Our bailout money going to AIG executive bonuses who ran the company into the ground in the first place.  Economists debating whether the recession will end at the end of this year (or next).  Hate crimes in the LGBT community up 300%+ in the past year due to the attention given to gay marriage.  Unemployment hitting 10% in California (and the contraversial budget an extra $8 billion in the hole due to lesser revenues than expected).

None of this is good news.  It all makes me depressed.

Then, a piece of news comes out of nowhere that knocks your socks off: the U.S. will finally sign a U.N. declaration calling for the worldwide decriminalization of homosexuality.  Previously, the U.S. had been the one Western holdout in supporting the non-binding declaration.

While symbolic in nature, it’s a big symbol.  As we have heard, gays in many countries are persecuted on a regular basis, and in the case of Iran, are executed.  It’s definitely good news, and we all can use it just about now.

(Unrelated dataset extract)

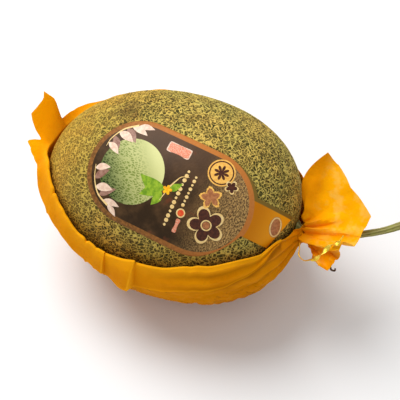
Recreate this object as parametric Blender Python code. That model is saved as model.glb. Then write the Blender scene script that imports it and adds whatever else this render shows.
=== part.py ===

On another newswatch note, what the fuck is the Pope thinking?  As the New York Times says so well, the Pope has every right to express his opinion based on his beliefs.  However, spewing lies that fly in the face of scientific evidence is unacceptable.  I wonder when religious cults will get a check on reality and realize that statements like “You can’t resolve [AIDS] with the distribution of condoms. On the contrary, it increases the problem…” are symbols that can reverse years of legitimate work on the continent of Africa and in other areas where AIDS is decimating populations.

And back to the good symbol of the day.  Thanks, President Obama, for doing the right thing.  I’m not so sure about your economic blueprint at the moment, but signing the U.N. declaration is a big step (and symbol) in the right direction.